Contractual Fairness

An issue which has troubled government for many years is the extent to which it should interfere with the right of parties to contract on whatever terms they wish. The catalyst for intervention is the unfair use of economic muscle by powerful businesses to force disadvantageous terms on individuals and less powerful businesses. Attempts to level the playing field include the Unfair Contract Terms Act 1977 and the Unfair Terms in Consumer Contracts Regulations 1999.

But even without the benefit of legislation, courts are willing to fetter the power given in contract to one of the parties. Two topical examples are:

Discretionary bonuses in employment contracts

Employment contracts frequently provide for bonuses to be awarded to high performing individuals. If the bonus is expressed to be entirely within the discretion of the employer, does this mean the employer can refuse to pay it if it just doesn't want to? The issue often arises when an employee is dismissed or resigns after the bonus has accrued but before it is paid.

Where employers have refused to pay bonuses on capricious, perverse or irrational grounds, or have acted in bad faith, the courts say that employees can insist on payment even when the bonus is "purely discretionary".

The power to alter contract terms

Contracts sometimes provide that one party may alter the contract terms. The best known example is the power to alter interest rates in loan or credit card agreements, but the power can extend to the variation of any terms the parties specify.

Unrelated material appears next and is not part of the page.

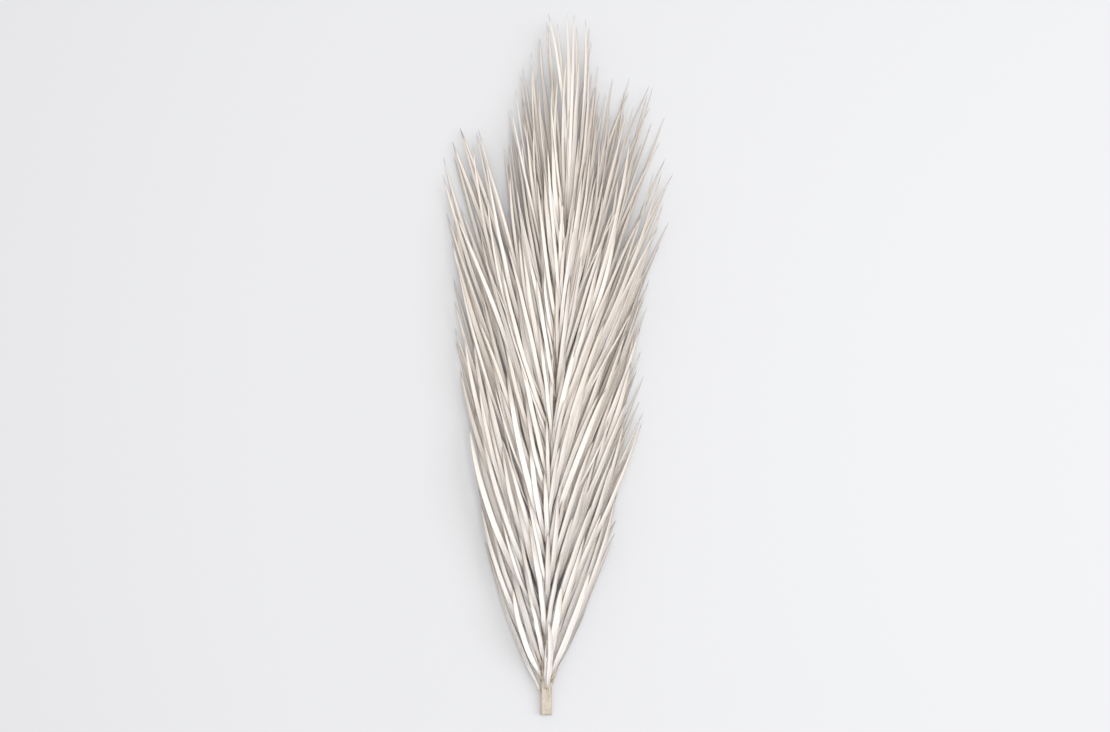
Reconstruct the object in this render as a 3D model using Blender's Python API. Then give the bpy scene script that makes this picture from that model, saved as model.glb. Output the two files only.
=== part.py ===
"""A dried, bleached date palm frond, cut and laid on its back: one channelled stalk and its folded leaflets.

X runs across the frond, Y from the cut end to the tip, and Z is up. The model's origin is on the
surface that the frond lies on, under the middle of its outline.
"""

import itertools
import math
import random

import bmesh
import bpy
from mathutils import Quaternion, Vector
from mathutils.bvhtree import BVHTree

# The stalk: petiole and rachis in one piece. Metres throughout.
STALK_LENGTH = 0.645
STALK_WIDTH = 0.0150
STALK_WIDTH_AT_TIP = 0.0030
STALK_THICKNESS = 0.0090
STALK_THICKNESS_AT_TIP = 0.0026
STALK_LIFT = 0.016  # how far the leaflets hold its middle off the surface
STALK_LIFT_WITHIN = 0.15
STALK_LEAN = 0.026  # how far its tip lies to the right of the cut end
STALK_STRAIGHT = 1.6  # at 1 the lean is half a cosine wave; above it the lower half stays straighter
CHANNEL_DEPTH = 0.30  # of the thickness, at the cut end; the channel closes towards the tip
STALK_RINGS = 25

# The leaflets: straight-veined blades, folded along the midrib with the fold's open side up.
LEAFLETS_A_SIDE = 29
FIRST_LEAFLET_Y = 0.046
LAST_LEAFLET_Y = 0.624
BLADE_WIDTH = 0.0118
LAST_WIDTH = 0.68  # of that width, on the leaflets nearest to the stalk's tip
BLADE_THICKNESS = 0.0009
BASE_SHARE = 0.32  # of the blade's width, where it leaves the stalk
FOLD = math.radians(26)  # each half's slope
ROLL = (34, 50)  # degrees by which the blades lean over each other, like a blind's slats
TWIST = (-12, 12)  # degrees from the stalk to the tip
LEFT_BOW = (0.020, 0.045)  # of the length: the left leaflets curve back towards the stalk's direction
RIGHT_BOW = (0.004, 0.024)
BLADE_RINGS = 11
CLEARANCE = 0.00035  # between any two pieces
SEED = 8

# A leaflet that meets one placed before it is nudged, by the smallest nudge that clears it: so many steps of
# more arch, of its tip to one side, and of roll.
ARCH_STEPS = range(21)
SIDE_STEPS = range(-3, 4)
ROLL_STEPS = range(-1, 2)
ARCH_STEP = 0.008  # of its length
TIP_UP_STEP = 0.0008
SEAT_UP_STEP = 0.00010
SIDE_STEP = 0.004
ROLL_STEP = math.radians(12)

# Where the outermost leaflets' tips come to, as (share of the way up the leafy stretch, x, y). The last
# leaflets of the side lobe are followed by the first ones of the middle lobe, which stand clear of them.
LEFT_LOBE = (
    (0.00, -0.077, 0.255),
    (0.09, -0.090, 0.335),
    (0.24, -0.120, 0.490),
    (0.43, -0.130, 0.650),
    (0.54, -0.130, 0.730),
    (0.58, -0.111, 0.756),
    (0.64, -0.085, 0.746),
)
LEFT_OF_MIDDLE = (
    (0.64, -0.058, 0.735),
    (0.80, -0.043, 0.806),
    (0.90, -0.022, 0.840),
    (1.00, 0.000, 0.886),
)
RIGHT_LOBE = (
    (0.00, 0.080, 0.228),
    (0.06, 0.114, 0.318),
    (0.17, 0.127, 0.407),
    (0.35, 0.133, 0.548),
    (0.47, 0.146, 0.637),
    (0.60, 0.158, 0.732),
    (0.70, 0.132, 0.840),
    (0.76, 0.105, 0.815),
)
RIGHT_OF_MIDDLE = (
    (0.76, 0.086, 0.780),
    (0.88, 0.074, 0.815),
    (1.00, 0.050, 0.886),
)
TIP_OF_FROND = Vector((0.026, 0.900, 0.030))

# Leaflets stand in three tiers, and come from the stalk in that order, over and over. A tier has its shares
# of the outermost spread and length, where it leaves the stalk (a share of its half width), and its tips' heights.
TIERS = (
    {"spread": 1.00, "reach": 1.00, "seat": 0.98, "tip_height": (0.000, 0.005), "arch": -0.005},
    {"spread": 0.80, "reach": 0.88, "seat": 0.80, "tip_height": (0.018, 0.030), "arch": 0.045},
    {"spread": 0.64, "reach": 0.62, "seat": 0.50, "tip_height": (0.028, 0.042), "arch": 0.090},
)
SPREAD_VARIES = (0.95, 1.02)
REACH_VARIES = (0.97, 1.01)

STRAW = (0.80, 0.75, 0.68)
STALK_STRAW = (0.72, 0.65, 0.54)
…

Is a party with a power to alter contract terms entitled to do so without restriction? In short, “no”. The courts say the power is subject to an implied term that it must not be exercised dishonestly, for an improper purpose, capriciously or arbitrarily.

A word of warning

These restrictions to contractual freedom have been imposed in a negative way rather than as positive obligations – ie “you must not act irrationally” rather than “you must act rationally”. The employer or other party with the discretion or the power may, if well advised, be able to circumvent these restrictions.